Somehow, Renai (X-MEN: FIRST CLASS’ Rose Byrne) and Lorraine (BLACK SWAN’s Barbara Hershey) don’t want to believe the evil that has entered their house, even after the events of the first film. Renai literally sees a picture of the veiled woman, knowing full well that this was the parasite that was after Josh’s body, but denial is a powerful thing. Thankfully, neither Renai nor Lorraine spend very much time before being convinced that this awful $#*! isn’t over.

INSIDIOUS: CHAPTER 2 is chalk full of scares and pulse-pounding tension. Like the first one, you know full well what’s around the corner, or that something awful is going to appear on screen, under the bed, in the closet, behind the door, at the piano, but it simply doesn’t matter. The film is shot in such a way that it still delivers chills; I literally had goosebumps throughout. I would argue that this film’s central antagonists, the pale evil “Mother of Death,” (Danielle Bisutti) and the black veiled woman are far creepier than the Lipstick Face Demon. The Demon was cool and supernatural and powerful, but the two spirits that attack the Lambert’s this time around are far closer to reality, and freakier for it.

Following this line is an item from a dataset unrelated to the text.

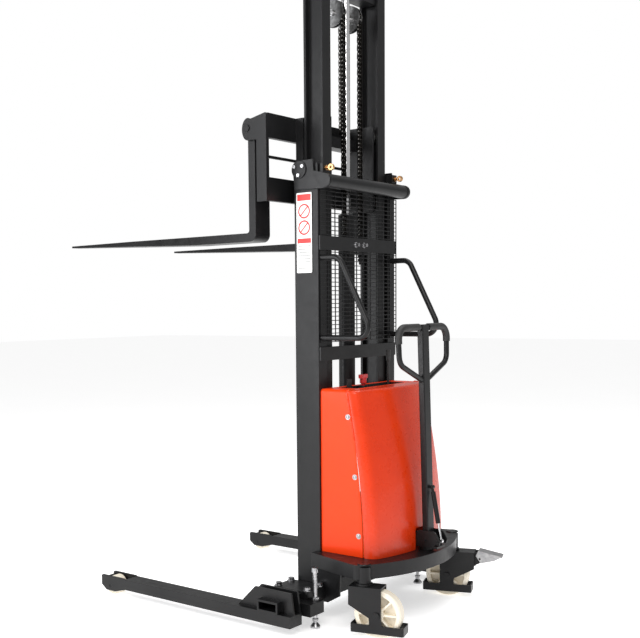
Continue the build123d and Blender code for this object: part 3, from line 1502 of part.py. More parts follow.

INSIDIOUS: CHAPTER 2 has many horror tropes, but thanks to the story’s idiosyncrasies, and the idiosyncratic characters — fan favorites Specs (screenwriter Leigh Whannell) and Tucker (Angus Sampson) never fail to cut the tension — everything works. CHAPTER 2 is even more over the top and heavy handed, featuring cliche lines like “We’ve been married for 12 years, and for the first time, when I looked into his eyes, I didn’t recognize him,” but it’s also balls-out horror, with some horrifying scenes in The Further and around the house. All-in-all, this is an exemplary installment in what appears to be one of the most promising horror franchises of the new millennium. Yes, there will be another. As long as Whannell and Wan are attached, that’s a good thing.